10 to 1 odds, if you're gettin shocks while playing your electric guitar, the outlets in your home aren't grounded. I'd be especially careful around the hot water heater in the bathroom! In our first rental, I was getting slight shocks as my knee rubbed the corner of a steel computer desk. Then I took the cover off our hot water heater and found no ground wire attached.

This is concerning. I get small, but very irritating, shocks when I play the guitar, for which the amp is plugged into a wall socket. I also get the same thing on the pc when some powered monitor speakers are switched on via same wall, but different socket.

If I got a sparky to look into it, is it likely to be a big job to earth (ground) those sockets?

(Sorry if this terminology or concept isn't right; I'm not at all electrically-minded) :blink:

  • 3 weeks later...
Posted

Yes, you can buy dehumidifiers in Thailand....available at the Daikin AC store in Udon. But as Naam says, why do you want to heat up your room? Buy a small ac that has a dehumidifier option (most new models do).

10 to 1 odds, if you're gettin shocks while playing your electric guitar, the outlets in your home aren't grounded. I'd be especially careful around the hot water heater in the bathroom! In our first rental, I was getting slight shocks as my knee rubbed the corner of a steel computer desk. Then I took the cover off our hot water heater and found no ground wire attached.

all aircons dehumidify. what the newer models have is an enhanced dehumidification cycle which can be switched on. during this cycle the fan speed of the inside unit is reduced intermittently to an absolute minimum or even to a stop whereas the compressor keeps on running. that causes the evaporator in the inside unit to cool down to a lower than normal temperature which in turn increases dehumidification.

Posted

are you aware that a dehumidifier works in principle like an airconditioner? except... it will heat up your apartment.

There's not a great deal of heat output from a dehumidifier; of course, the temperature goes up a little because you are pulling out heat by condensing out the water, and that has to be dumped somewhere. But for those of us that perspire, the cooling benefit of sweat drying off is tremendous. I used to get a bit fed up with the sweat streaming off me on to whatever I was working on, and making the floor slippy. The benefits from reduced mould, wall-paper peeling and so forth are a bonus.

If it was down to me to achieve dehumidification, I would try to pre-cool the air going into the chiller by passing the chilled exhaust air and the warm inlet air over opposite sides of an air-to-air heat exchanger, so that the air gets down to a lower temperature, and more water is squeezed out of it. Running the fan slower does generate a lot of condensation, but the reduced air mixing with the rest of the room presumably means you don't get a lot of benefit from it. When the fan went on my ac unit, the only benefit I got was condensate dripping out the underside.

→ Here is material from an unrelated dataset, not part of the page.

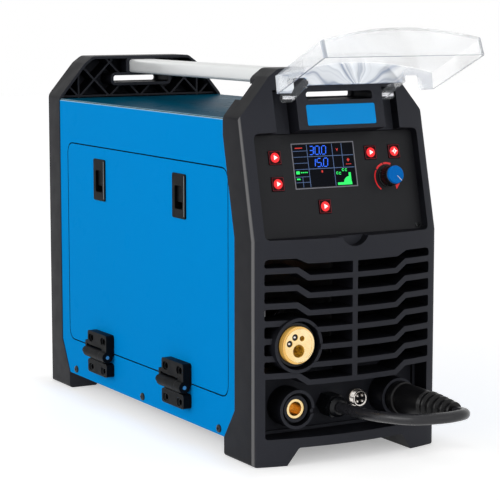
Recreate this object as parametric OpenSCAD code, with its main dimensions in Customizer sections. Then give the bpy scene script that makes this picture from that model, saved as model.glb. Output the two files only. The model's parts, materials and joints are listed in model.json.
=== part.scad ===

If you achieve a really low level of humidity, you should be able to create static electric shocks. That's one of the reasons why some heating and ventilation systems actually add humidity to the conditioned air (generaly not a problem in Thailand, though, I think). The shocks you are getting may be from induced voltage on things that are not directly connected to the mains. I suffered the same thing at one time when I introduced an isolation / step-up transformer; I never really understood the circuit, and I've been able to make the transformer redundant... It also had the spectacularly hazardous feature of a female socket on the equipment, so that the cable from mains to transformer was male to male; some of you might say that is socially acceptable, but from an electrical cabling perspective, surely its just wrong!

SC

Posted

There are 2 kinds of heat. Latent heat, which is what gives rise to humidity and water vapor, and sensible heat, which is how hot something is. A dehumidifier will leave the total heat in your house essentially unchanged, except for a small additional amount of heat generated from running the compressor. It's purpose is to change the latent heat associated with the water vapor, into sensible heat associated with increased temperatures. It is exactly the opposite of an evaporative cooler, which changes sensible into latent heat by evaporating water.

The difference between a dehumidifier and an air conditioner is essentially nothing more than the direction where the exhaust from cooling the compressor goes. In both, the compressor condenses water out of the air which causes the temperature of the air to rise. (latent heat becomes sensible heat). In an air conditioner, a fan cools the air back down and the excess heat is expelled outside. In a dehumidifier, the excess heat is blown back into the room.

There is always no end of backyard inventors who think that by placing a dehumidifier in front of an evaporative cooler they can get increased efficiency. What they really get is an electric heater.